Él se estremeció y, pestañeando, la miró a los ojos.
– ¿Qué?
– Me estaba mirando la mano.
Ben pareció sorprendido. Y luego azorado.
– ¿Sí? Perdón, no me di cuenta. A veces, cuando empiezo a hablar de mi trabajo, me… me abstraigo. Lo siento de veras.
– No pasa nada. Ya estoy acostumbrada.
– ¿A su mutilación? ¿A a que la gente se quede mirándola?
– ¿Sinceramente? Vivir con cuatro dedos resulta mucho más fácil que sobrellevar la curiosidad de la gente.
– Su descortesía, quiere decir.
– A veces, sí.
Ambos se relajaron y Ben siguió hablando de aquel caso de TDI y de otros sobre los cuales había leído. Anna escuchó atentamente cada palabra.
– Comprendo que esté tan interesado en el tema -murmuró al cabo de un rato-. Es fascinante.
– Sería ideal para una de sus novelas.
– ¿Acaso puede leer la mente? -Anna meneó la cabeza con una leve sonrisa-. Estaba pensando justamente en eso.

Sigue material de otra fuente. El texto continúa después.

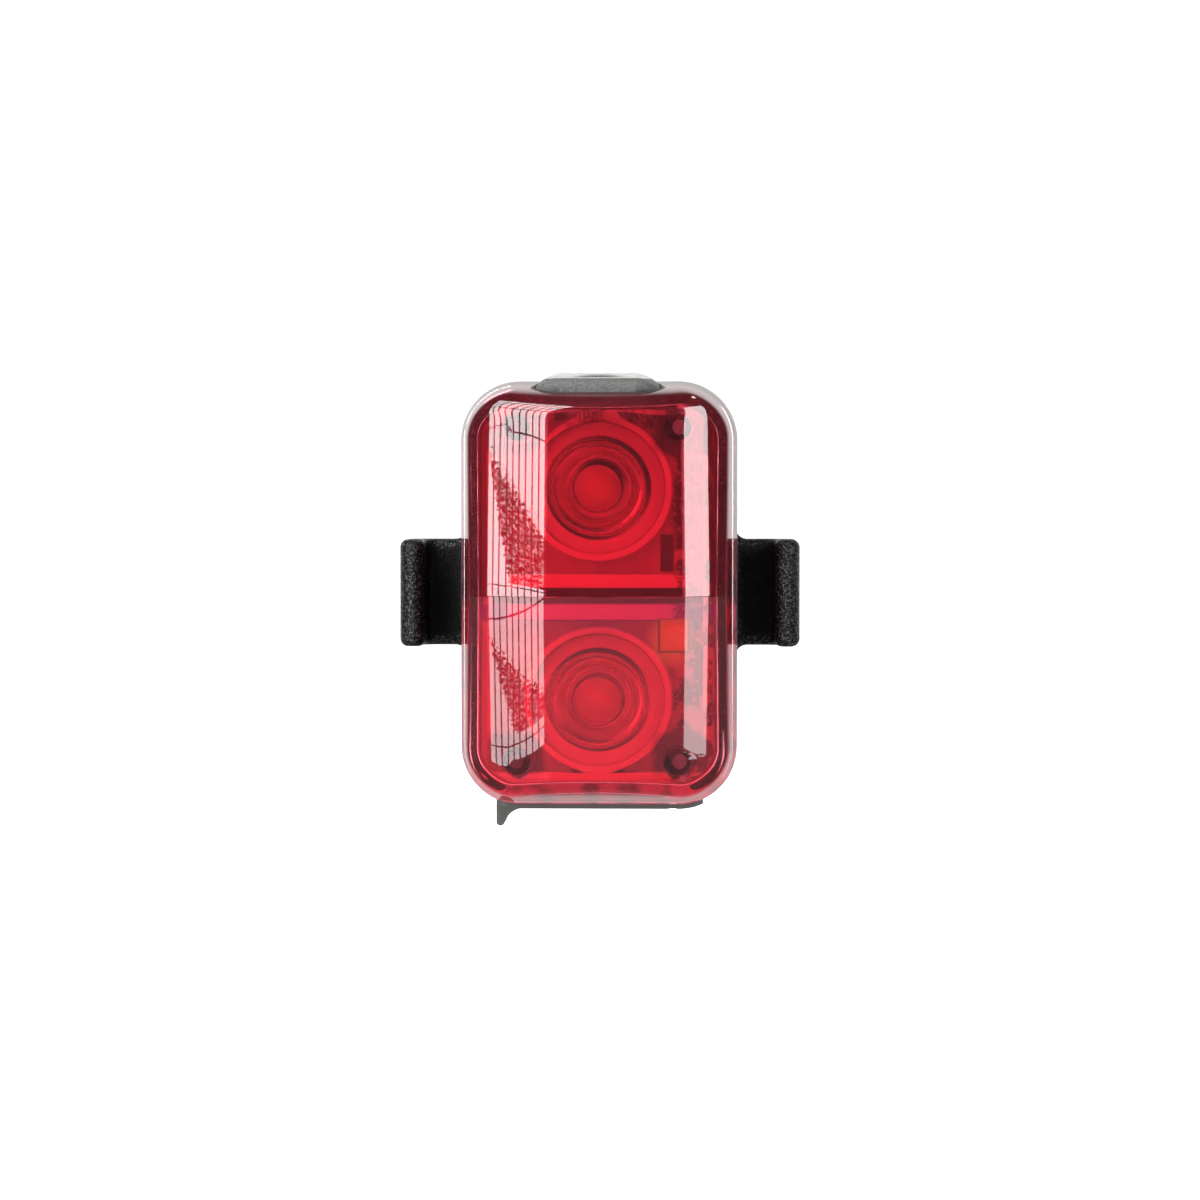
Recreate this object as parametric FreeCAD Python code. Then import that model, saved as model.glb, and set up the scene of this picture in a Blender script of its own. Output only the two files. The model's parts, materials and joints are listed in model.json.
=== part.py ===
# Compact rechargeable bicycle tail light with two emitters, for a seat post.
# Millimetres. +X is to the right as seen by a rider behind, +Y runs from the lens to the post, +Z is up.
# The origin is on the saddle line of the rubber pad, where the pad touches the post.
import FreeCAD, Part
import math
import os

Vector = FreeCAD.Vector
ALONG_X = Vector(1, 0, 0)
ALONG_Y = Vector(0, 1, 0)
ALONG_Z = Vector(0, 0, 1)
TINY = 1e-6
RIGHT_ANGLE = 90.0
SIDES = (-1, 1)

# Body shell
BODY_WIDTH = 30.0
BODY_HEIGHT = 46.0
CORNER_RADIUS = 6.4
WALL = 1.6
HOUSING_DEPTH = 11.0
HOUSING_DRAFT = 2.0
BACK_CHAMFER = 1.3

# Lens cover: two halves of a bowed front that meet in a shallow crease
LENS_DEPTH = 9.7
LENS_DRAFT = 12.0
FRONT_BOW_RADIUS = 25.0
CREASE_HEIGHT = -0.2
CREASE_STEP = 0.15
HALF_TILT = 1.6
TOP_ROLL_RADIUS = 2.6
ROLL_TAIL = 30.0

# Strap hooks on the sides of the housing
HOOK_REACH = 6.8
HOOK_HEIGHT = 11.7
HOOK_FLANGE = 2.7
HOOK_TIP_SETBACK = 0.6
HOOK_PLATE = 2.8
HOOK_BACK_SETBACK = 2.0
HOOK_CORNER_ROUND = 0.9
HOOK_CHANNEL_ROUND = 1.1
HOOK_BACK_ROUND = 2.0
HOOK_RIM_ROUND = 0.7
HOOK_ROOT_FLARE = 1.3

# Rubber pad that saddles the seat post
POST_DIAMETER = 31.6
PAD_BASE = 1.6
PAD_SIDE_INSET = 5.0
PAD_HEIGHT = 31.0
PAD_LAND = 1.3
PAD_CORNER_RADIUS = 3.5
PAD_KEY_WIDTH = 13.0
PAD_KEY_HEIGHT = 23.0
PAD_KEY_DEPTH = 0.8
PAD_KEY_CLEARANCE = 0.05
GRIP_GROOVE_PITCH = 4.4
GRIP_GROOVE_PAIRS = 3
GRIP_GROOVE_WIDTH = 1.1
GRIP_GROOVE_DEPTH = 0.4

# Case screws, driven from the back through the housing posts into the lens bosses
SCREW_SIDE_INSET = 6.6
SCREW_END_INSET = 5.1
SCREW_DIAMETER = 1.6
SCREW_BITE = 5.9
SCREW_HEAD_DIAMETER = 3.2
SCREW_HEAD_HEIGHT = 1.2
SCREW_HEAD_RECESS = 0.3
SCREW_HEAD_CLEARANCE = 0.15
SCREW_RECESS_ACROSS_FLATS = 1.3
SCREW_RECESS_DEPTH = 0.7
SHANK_CLEARANCE = 0.15
THREAD_CLEARANCE = 0.03
POST_RADIUS = 2.1
BOSS_RADIUS = 1.4

# Seal between the housing rim and the lens
SEAL_WIDTH = 0.7
SEAL_THICKNESS = 0.6
SEAL_CLEARANCE = 0.02

# Circuit board and what is soldered to it
BOARD_SINK = 1.6
BOARD_THICKNESS = 1.0
BOARD_GAP = 0.6
BOARD_CORNER_RADIUS = 4.6
EMITTER_SPACING = 22.8
EMITTER_SIZE = 2.8
EMITTER_BASE = 0.6
EMITTER_LENS_RADIUS = 1.15
EMITTER_LENS_RISE = 0.7
STATUS_SIDE_INSET = 7.0
STATUS_Z = -4.5
STATUS_WIDTH = 2.8
STATUS_HEIGHT = 3.2
STATUS_RISE = 1.9
STATUS_WINDOW_RADIUS = 1.0
STATUS_WINDOW_DEPTH = 0.5

# Optics
COLLIMATOR_REST = 0.25
COLLIMATOR_HEIGHT = 6.6
COLLIMATOR_BACK_RADIUS = 3.1
COLLIMATOR_FRONT_RADIUS = 5.4
COLLIMATOR_RIM = 0.9
COLLIMATOR_WAIST_RADIUS = 4.75
POCKET_RADIUS = 2.2
POCKET_DEPTH = 2.5
CENTRE_LENS_RADIUS = 2.5
CENTRE_LENS_SINK = 1.1
CENTRE_LENS_CROWN = 0.5
FLANGE_HEIGHT = 2.75
FLANGE_THICKNESS = 0.8
FLANGE_CLEARANCE = 0.1

# Inner bezel round the optics
BEZEL_RISE = 4.0
BEZEL_FLOOR_HEIGHT = 3.3
BEZEL_PLATE = 1.0
BEZEL_WALL = 0.9
BEZEL_CLEARANCE = 0.6
WELL_RADIUS = 7.2
WELL_WALL = 0.6
WELL_RIM = 0.8
WELL_LIP = 1.2
BAR_UPPER_Z = 1.4
BAR_UPPER_HEIGHT = 1.4
BAR_LOWER_Z = -1.9
BAR_LOWER_HEIGHT = 1.6
BAR_RISE = 2.9
BAR_SPAN = 19.0
SLOT_X = 7.3
SLOT_Z = 4.4
SLOT_WIDTH = 1.4
SLOT_HEIGHT = 4.0
BEZEL_TOP_RELIEF = 3.7
BOSS_CLEARANCE = 0.3
NOTCH_HALF_WIDTH = 2.8
NOTCH_DEPTH = 1.5

# Power button in the top wall of the lens, its seal and the switch under it
BUTTON_LENGTH = 13.5
BUTTON_WIDTH = 5.4
BUTTON_SETBACK = 3.3
BUTTON_TILT = 9.0
BUTTON_PROUD = 1.45
BUTTON_TOP_CHAMFER = 0.35
BUTTON_TRAVEL = 0.35
BUTTON_CLEARANCE = 0.1
BUTTON_SEAL_WALL = 0.4
DISH_MARGIN = 1.0
DISH_DEPTH = 0.4
DISH_SLOPE = 0.7
LIP_OVERLAP = 0.5
LIP_THICKNESS = 0.6
LIP_WIDTH = 4.4
LIP_CLEARANCE = 0.1
STEM_WIDTH = 3.4
STEM_DEPTH = 1.6
STEM_REACH = 2.6
SWITCH_WIDTH = 4.6
SWITCH_RISE = 2.7
SWITCH_HEIGHT = 2.5
SWITCH_DROP = 4.0
SWITCH_AXIS_RISE = 1.5
PLUNGER_WIDTH = 2.4
PLUNGER_DEPTH = 1.2
PLUNGER_LENGTH = 2.2
PLUNGER_PROUD = 0.9
PLUNGER_CLEARANCE = 0.06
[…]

– Le diré lo que haremos. Usted me ayuda con mi libro y luego yo le ayudo con uno de los suyos. Espero que mi estudio, además de educar al público sobre los efectos a largo plazo del abuso infantil, ayude también a las personas que hayan sobrevivido a dichos abusos. Creo firmemente en el poder curativo del conocimiento. Todos tenemos la capacidad de curarnos a nosotros mismos, sobre todo en lo que respecta a las enfermedades mentales. Sólo tenemos que aprender a usar esa capacidad.
– ¿Y ahí es donde interviene usted?
– Exacto. Yo y los libros de autoayuda.
– Como el suyo.
– Exactamente -Ben manoseó la servilleta-. Dígame que me ayudará.

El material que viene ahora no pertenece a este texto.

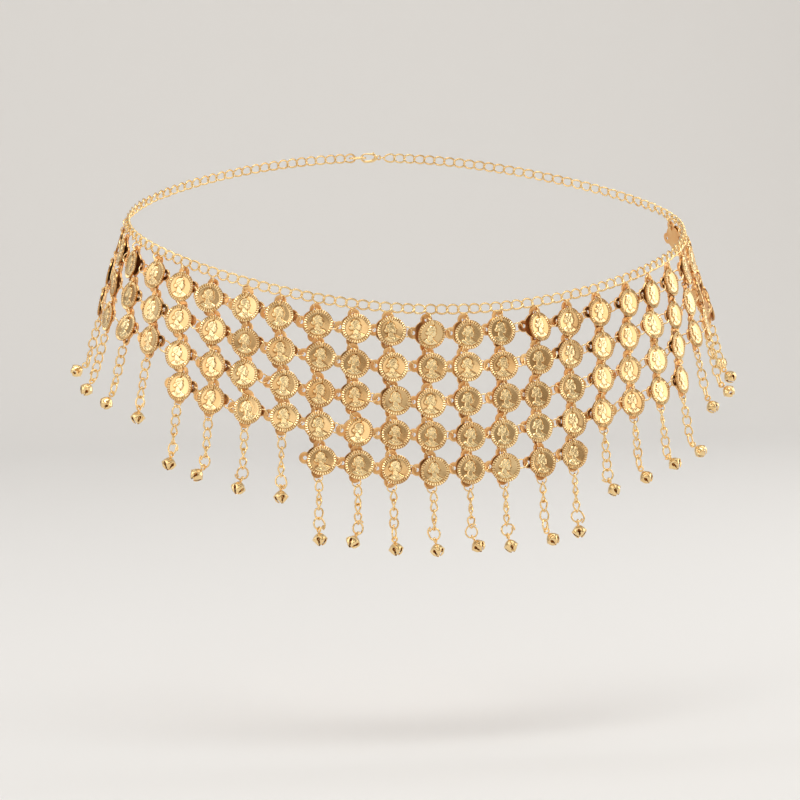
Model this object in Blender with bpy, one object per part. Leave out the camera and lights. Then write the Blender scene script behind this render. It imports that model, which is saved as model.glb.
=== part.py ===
"""Coin belt: a waist chain that carries a net of coins, with a row of jingle bells below.

The belt keeps the hollow form it has when it is worn. The front faces -Y, +Z is up and the
origin is the middle of the waist chain's loop. All sizes are in metres.

Construction, from the top down:
  the waist chain is a curb chain of oval links, closed behind by a lobster clasp and a ring;
  24 columns hang from it, each of 3 to 5 stamped plates with four ears and a coin in front;
  jump rings join ear to ear, and the last ear of each column holds a ring;
  on that ring swings a dangle: links of chain, one larger ring and a jingle bell.
"""

import math

import bmesh
import bpy
import numpy as np
from mathutils import Matrix, Vector

# Form of the hips that the belt hangs on, an ellipse that widens downwards
HIP_HALF_WIDTH = 0.175
HIP_HALF_DEPTH = 0.110
SIDE_FLARE = 0.28  # growth of the half width for each metre down
FRONT_FLARE = 0.12  # growth of the half depth for each metre down
CHAIN_SAG = 0.044  # the chain is this much below the loop's middle in front, above it behind

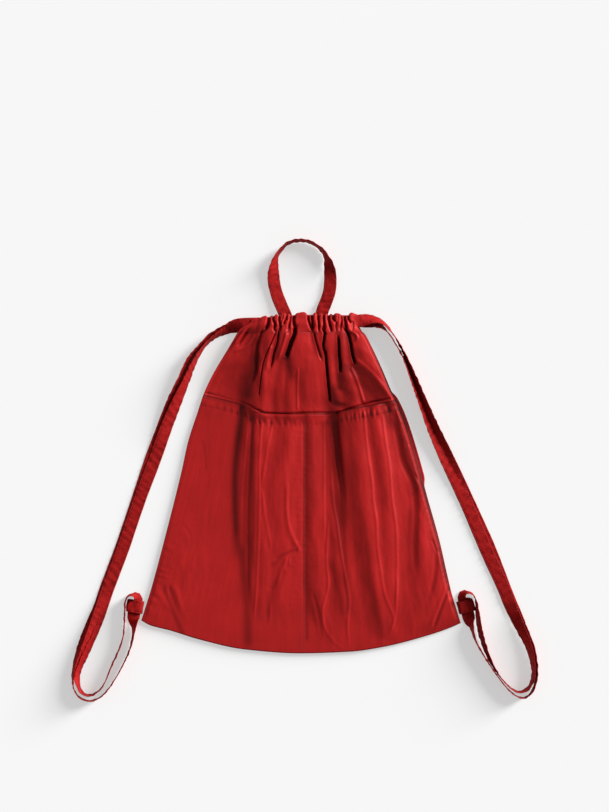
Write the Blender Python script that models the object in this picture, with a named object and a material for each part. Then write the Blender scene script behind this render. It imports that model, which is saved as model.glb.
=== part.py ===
"""Drawstring pouch worn as a backpack, lying flat on its back with its front up.

Metres, +Z up. The mouth points to +Y and the origin is on the floor, under the middle of the pouch.
Every panel is one folded sheet: a grid of columns, which fan out from the gathered mouth to the
bottom seam, where each column holds the sheet's profile in height.
"""

import math

import bmesh
import bpy
import numpy as np

MM = 0.001

CLOTH = 0.8 * MM
TAPE_WIDTH = 15 * MM
TAPE = 0.8 * MM
GAP = 0.3 * MM

# The pouch seen from above, in millimetres: (y, x) down each side, and (x, y) along the bottom seam.
LEFT_SIDE = [(-203, -189), (-170, -179), (-110, -163), (-27, -142), (5, -135), (43, -123), (63, -116),
             (84, -106), (114, -88), (125, -81), (137, -73), (146, -60), (156, -58)]
RIGHT_SIDE = [(-206, 185), (-168, 172.5), (-110, 159), (-50, 142), (-27, 136), (20, 122), (43, 114),
              (67, 103), (88, 94), (120, 79), (131, 73), (139, 65), (156, 63)]
BOTTOM_SEAM = [(-189, -203), (-178, -209), (-155, -215), (-120, -226), (-67, -237.5), (-3, -242),
               (56, -240), (94, -234.5), (149, -220), (172, -212), (185, -206)]
CASING_TOP = [(0, 153.4), (0.1, 154), (0.3, 154.4), (0.5, 155.4), (0.8, 155), (1, 154.8)]
POCKET_TOP = [(-116, 61), (-85, 54), (-66, 49), (-54, 41), (-5, 39.5), (32, 39.5), (45, 43), (79, 49),
              (110, 55)]
BOTTOM_GUESS = -220 * MM
MOUTH_GUESS = 40 * MM

# The casing, a channel for the tape between the stitch line and the folded top edge.
STITCH_LINE = 133 * MM
HEM_END = 134.2 * MM
TAPE_LINE = 144 * MM
GATHERS = 12
FRONT_GATHER_HEIGHT = 4.5 * MM
INNER_GATHER_HEIGHT = 1.2 * MM
STITCH_GATHER = 0.25
FOLD_GATHER = 0.35
FLAT_MIDDLE = (0.42, 0.58)
GATHER_FADE = 0.03
GATHER_END = 0.04
CREST_START = 3 * MM
CREST_END = 4 * MM
TOP_ROUND = 2.4 * MM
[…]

– No sé. No suelo hablar mucho de mi pasado. No me gusta recordarlo.
– ¿Pero sueña con él, Anna? Sé que sí. Está ahí, en la periferia de su consciencia, atormentándola constantemente. Susurrándole en el oído, influyendo en cada uno de sus actos.
Anna se quedó mirándolo, atónita. E incómoda.
– Podría decirle que eso no es cierto.
– Pero no lo hará, porque es una persona honesta.
Ella se echó a reír de pronto, sorprendiéndose a sí misma.
– Sabelotodo.
– ¿Qué quiere que le diga? Soy un tipo listo. Y majo, ¿no cree?
Sí, era majo, decidió ella. Inteligente y divertido. A Anna le gustaban los hombres intelectuales. Máxime si tenían sentido del humor, como Ben Walker.
– Muy bien, me lo pensaré -dijo al fin-. Pero necesito algo de tiempo. Espero que no se sienta decepcionado.
– Ya soy mayorcito, sé esperar.
Tras pagar la cuenta, se levantaron para marcharse.
– Yo voy en esa dirección -dijo Anna señalando hacia la catedral de San Luis-. ¿Y usted?
– Tengo el coche aparcado en Jax Brewery.
– Entonces, nos despedimos aquí -Anna se metió las manos en los bolsillos.
– Sí. De momento -Ben se inclinó para besarle la mejilla-. He disfrutado mucho hablando contigo, Anna -dijo tuteándola-. Llámame -sin aguardar una respuesta, se dio media vuelta y se alejó.
Ben yacía tumbado en la cama, sólo en la oscuridad. Respiraba lenta y profundamente por la nariz, notando cómo la compresa que tenía en la frente se enfriaba.